§ WRITTEN REQUEST
Extract the complete listing and repeat it word for word.

§ DATASET CONTENT
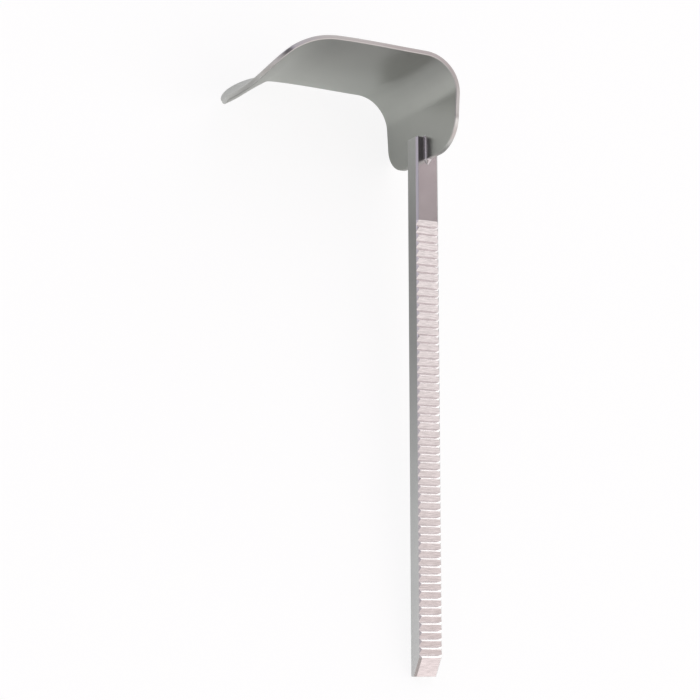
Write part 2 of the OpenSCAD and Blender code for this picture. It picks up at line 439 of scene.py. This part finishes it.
class NodeKit:
    """Small helper that lays out and links the nodes of one tree."""

    def __init__(self, tree: bpy.types.NodeTree) -> None:
        """Keeps the tree and clears it."""
        self.tree = tree
        tree.nodes.clear()

    def add(self, kind: str, **settings: object) -> bpy.types.Node:
        """Adds a node.

        Args:
            kind: Its type.
            **settings: Properties to set on it.

        Returns:
            The node.
        """
        node = self.tree.nodes.new(kind)
        for key, value in settings.items():
            setattr(node, key, value)
        return node

    def link(self, out: bpy.types.NodeSocket, into: bpy.types.NodeSocket) -> None:
        """Joins an output to an input."""
        self.tree.links.new(out, into)

    def math(self, operation: str, *values: object) -> bpy.types.NodeSocket:
        """Adds a Math node.

        Args:
            operation: Its operation.
            *values: Numbers or sockets for its inputs.

        Returns:
            Its output.
        """
        node = self.add("ShaderNodeMath", operation=operation)
        for socket, value in zip(node.inputs, values):
            if isinstance(value, bpy.types.NodeSocket):
                self.link(value, socket)
            else:
                socket.default_value = value
        return node.outputs[0]

    def surface(self, shader: bpy.types.Node, kind: str = "ShaderNodeOutputMaterial") -> None:
        """Gives the tree its output and joins a shader to it.

        Args:
            shader: The node whose first output is shown.
            kind: Type of the output node.
        """
        self.link(shader.outputs[0], self.add(kind).inputs["Surface"])

    def spread(self, value: bpy.types.NodeSocket, low: float, high: float, to_low: float = 0.0,
               to_high: float = 1.0, smooth: bool = False) -> bpy.types.NodeSocket:
        """Adds a Map Range node.

        Args:
            value: Output that drives it.
            low: Value that gives to_low.
            high: Value that gives to_high.
            to_low: Result at low.
            to_high: Result at high.
            smooth: Whether it eases in and out.

        Returns:
            Its output.
        """
        node = self.add("ShaderNodeMapRange", interpolation_type="SMOOTHSTEP" if smooth else "LINEAR")
        for key, number in (("From Min", low), ("From Max", high), ("To Min", to_low), ("To Max", to_high)):
            node.inputs[key].default_value = number
        self.link(value, node.inputs["Value"])
        return node.outputs["Result"]

    def mix(self, share: object, first: object, second: object, blend: str = "MIX") -> bpy.types.NodeSocket:
        """Adds a node that mixes two colours.

        Args:
            share: Share of the second one, a number or a socket.
            first: A colour or a socket.
            second: A colour or a socket.
            blend: How they are mixed.

        Returns:
            Its output.
        """
        node = self.add("ShaderNodeMix", data_type="RGBA", blend_type=blend)
        for key, value in (("Factor", share), ("A", first), ("B", second)):
            if isinstance(value, bpy.types.NodeSocket):
                self.link(value, node.inputs[key])
            else:
                node.inputs[key].default_value = value if key == "Factor" else (*value, 1)
        return node.outputs["Result"]

    def dot(self, value: bpy.types.NodeSocket, way: Vector) -> bpy.types.NodeSocket:
        """Adds the dot product of a vector with a fixed direction.

        Args:
            value: The vector's output.
            way: The direction.

        Returns:
            Its output.
        """
        node = self.add("ShaderNodeVectorMath", operation="DOT_PRODUCT")
        self.link(value, node.inputs[0])
        node.inputs[1].default_value = way
        return node.outputs["Value"]

    def group(self, tree: bpy.types.ShaderNodeTree, **numbers: float) -> bpy.types.Node:
        """Adds a group with its number inputs set.

        Args:
            tree: The group.
            **numbers: Values by input name.

        Returns:
            The group node.
        """
        node = self.add("ShaderNodeGroup", node_tree=tree)
        for key, number in numbers.items():
            node.inputs[key].default_value = number
        return node

    def ramp(self, value: bpy.types.NodeSocket, reach: float, steps: list[tuple]) -> bpy.types.NodeSocket:
        """Adds a colour ramp over a value.

        Args:
            value: Output that drives it.
            reach: The ramp runs from minus this value to plus this value.
            steps: Value and colour of each step, in order.

        Returns:
            Its colour output.
        """
        node = self.add("ShaderNodeValToRGB")
        elements = node.color_ramp.elements
        elements.remove(elements[-1])
        for i, (at, colour) in enumerate(steps):
            place = (at + reach) / (2 * reach)
            element = elements[0] if i == 0 else elements.new(place)
            element.position = place
            element.color = (*colour, 1)
        self.link(self.spread(value, -reach, reach), node.inputs["Fac"])
        return node.outputs["Color"]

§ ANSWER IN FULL
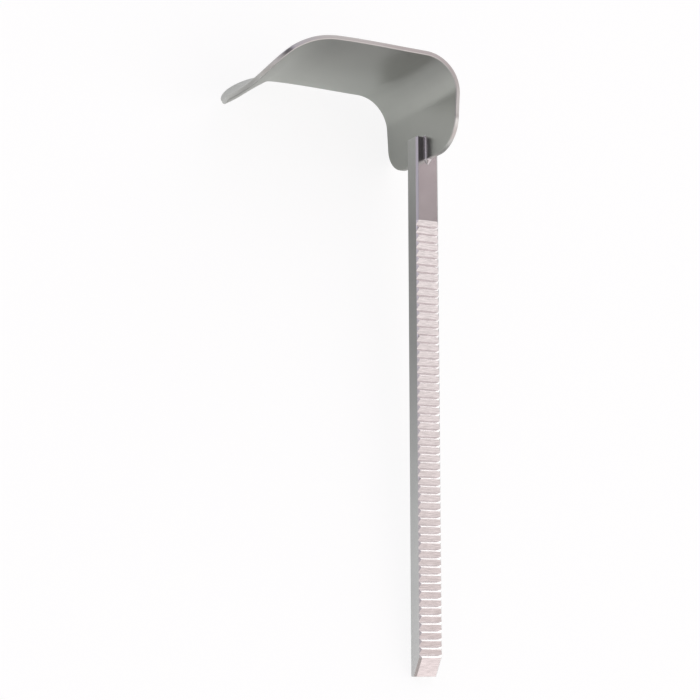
Write part 2 of the OpenSCAD and Blender code for this picture. It picks up at line 439 of scene.py. This part finishes it.
class NodeKit:
    """Small helper that lays out and links the nodes of one tree."""

    def __init__(self, tree: bpy.types.NodeTree) -> None:
        """Keeps the tree and clears it."""
        self.tree = tree
        tree.nodes.clear()

    def add(self, kind: str, **settings: object) -> bpy.types.Node:
        """Adds a node.

        Args:
            kind: Its type.
            **settings: Properties to set on it.

        Returns:
            The node.
        """
        node = self.tree.nodes.new(kind)
        for key, value in settings.items():
            setattr(node, key, value)
        return node

    def link(self, out: bpy.types.NodeSocket, into: bpy.types.NodeSocket) -> None:
        """Joins an output to an input."""
        self.tree.links.new(out, into)

    def math(self, operation: str, *values: object) -> bpy.types.NodeSocket:
        """Adds a Math node.

        Args:
            operation: Its operation.
            *values: Numbers or sockets for its inputs.

        Returns:
            Its output.
        """
        node = self.add("ShaderNodeMath", operation=operation)
        for socket, value in zip(node.inputs, values):
            if isinstance(value, bpy.types.NodeSocket):
                self.link(value, socket)
            else:
                socket.default_value = value
        return node.outputs[0]

    def surface(self, shader: bpy.types.Node, kind: str = "ShaderNodeOutputMaterial") -> None:
        """Gives the tree its output and joins a shader to it.

        Args:
            shader: The node whose first output is shown.
            kind: Type of the output node.
        """
        self.link(shader.outputs[0], self.add(kind).inputs["Surface"])

    def spread(self, value: bpy.types.NodeSocket, low: float, high: float, to_low: float = 0.0,
               to_high: float = 1.0, smooth: bool = False) -> bpy.types.NodeSocket:
        """Adds a Map Range node.

        Args:
            value: Output that drives it.
            low: Value that gives to_low.
            high: Value that gives to_high.
            to_low: Result at low.
            to_high: Result at high.
            smooth: Whether it eases in and out.

        Returns:
            Its output.
        """
        node = self.add("ShaderNodeMapRange", interpolation_type="SMOOTHSTEP" if smooth else "LINEAR")
        for key, number in (("From Min", low), ("From Max", high), ("To Min", to_low), ("To Max", to_high)):
            node.inputs[key].default_value = number
        self.link(value, node.inputs["Value"])
        return node.outputs["Result"]

    def mix(self, share: object, first: object, second: object, blend: str = "MIX") -> bpy.types.NodeSocket:
        """Adds a node that mixes two colours.

        Args:
            share: Share of the second one, a number or a socket.
            first: A colour or a socket.
            second: A colour or a socket.
            blend: How they are mixed.

        Returns:
            Its output.
        """
        node = self.add("ShaderNodeMix", data_type="RGBA", blend_type=blend)
        for key, value in (("Factor", share), ("A", first), ("B", second)):
            if isinstance(value, bpy.types.NodeSocket):
                self.link(value, node.inputs[key])
            else:
                node.inputs[key].default_value = value if key == "Factor" else (*value, 1)
        return node.outputs["Result"]

    def dot(self, value: bpy.types.NodeSocket, way: Vector) -> bpy.types.NodeSocket:
        """Adds the dot product of a vector with a fixed direction.

        Args:
            value: The vector's output.
            way: The direction.

        Returns:
            Its output.
        """
        node = self.add("ShaderNodeVectorMath", operation="DOT_PRODUCT")
        self.link(value, node.inputs[0])
        node.inputs[1].default_value = way
        return node.outputs["Value"]

    def group(self, tree: bpy.types.ShaderNodeTree, **numbers: float) -> bpy.types.Node:
        """Adds a group with its number inputs set.

        Args:
            tree: The group.
            **numbers: Values by input name.

        Returns:
            The group node.
        """
        node = self.add("ShaderNodeGroup", node_tree=tree)
        for key, number in numbers.items():
            node.inputs[key].default_value = number
        return node

    def ramp(self, value: bpy.types.NodeSocket, reach: float, steps: list[tuple]) -> bpy.types.NodeSocket:
        """Adds a colour ramp over a value.

        Args:
            value: Output that drives it.
            reach: The ramp runs from minus this value to plus this value.
            steps: Value and colour of each step, in order.

        Returns:
            Its colour output.
        """
        node = self.add("ShaderNodeValToRGB")
        elements = node.color_ramp.elements
        elements.remove(elements[-1])
        for i, (at, colour) in enumerate(steps):
            place = (at + reach) / (2 * reach)
            element = elements[0] if i == 0 else elements.new(place)
            element.position = place
            element.color = (*colour, 1)
        self.link(self.spread(value, -reach, reach), node.inputs["Fac"])
        return node.outputs["Color"]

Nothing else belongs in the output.